Adapted by Wheatley and his regular collaborator Amy Jump, the film is set in a pristine, vaguely sterile and futuristic luxury high rise apartment block located on the edge of civilization. The block has been specially designed by the reclusive, urbane and enigmatic architect Royal (Jeremy Irons), who lives in opulence on the penthouse floor, complete with its rooftop garden and extravagant furnishings. There is a gym, a school and even a supermarket contained within the self sufficient and high tech building. Each floor of the block represents its own microcosm of society.
The newest tenant to move in is psychologist Robert Laing (Tom Hiddleston, from Thor, etc), who has suffered a breakdown of his own family. He meets many of his neighbours, including sexy single mother Charlotte (Sienna Miller), who lives upstairs; filmmaker Wilder (Luke Evans) and his wife Helen (Elisabeth Moss). The residents tend to use sex and alcohol as a crutch to escape the banal realities of their lives.
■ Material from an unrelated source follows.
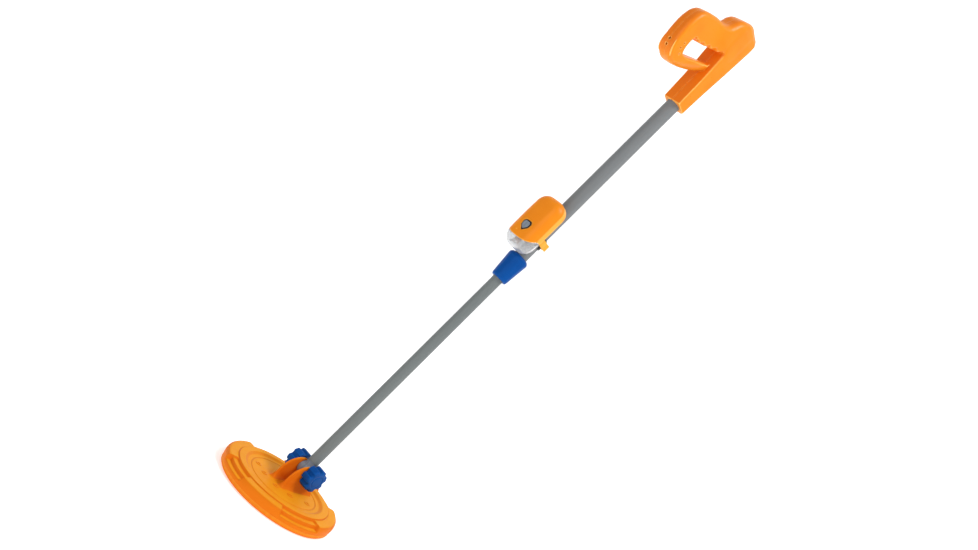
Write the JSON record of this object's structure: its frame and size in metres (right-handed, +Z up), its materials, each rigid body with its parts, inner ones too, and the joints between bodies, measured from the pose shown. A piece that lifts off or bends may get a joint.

But soon the power outages become more frequent and the tension between the different classes becomes more evident and an unpleasant series of incidents follows. The affluent tenants find themselves caught up in an orgy of self destructive behaviour and madness as they slip off the vestiges of civilization. They give into their primal lusts and instincts, resulting in outbreaks of violence and vengeance against the upper classes. The confronting nature of much of what follows will shock many, and the film not be to everybody’s tastes.
Wheatley has assembled his strongest ensemble cast to date, and he gives his principal cast plenty to work with. There is a stillness to Hiddleston’s performance, and while he often doesn’t seem to be doing much on the surface it is clear that there is an intelligence and subtlety at work. Moss creates one of the more fragile characters here with a nuanced performance. Irons brings authority and an enigmatic quality to his portrayal of Royal the architect who is unable to see the imperfections in this grand world he has created. Evans has a strong and intense presence and he brings a manic edge to his role as the driven Wilder, who wants to bring down Royal and his air of privilege.
The film is laced with generous touches of black humour, and shaped by an anarchic and subversive tone. Wheatley’s regular cinematographer Laurie Rose has shot the film, and suffuses the surface with a surreal, nightmarish visual style and a cold aesthetic that perfectly suits the tone of the material. A chilly eroticism also pervades the material. Mark Tildesley’s impressive production design also enhances the uneasy nature of the apartment block.
High-Rise is a savage satire of society’s depravity, the ugliness of human behaviour and base instincts, but ultimately the film seems a little unfocused and messy and Wheatley’s approach is heavy handed. The film will struggle to find broad audience appeal.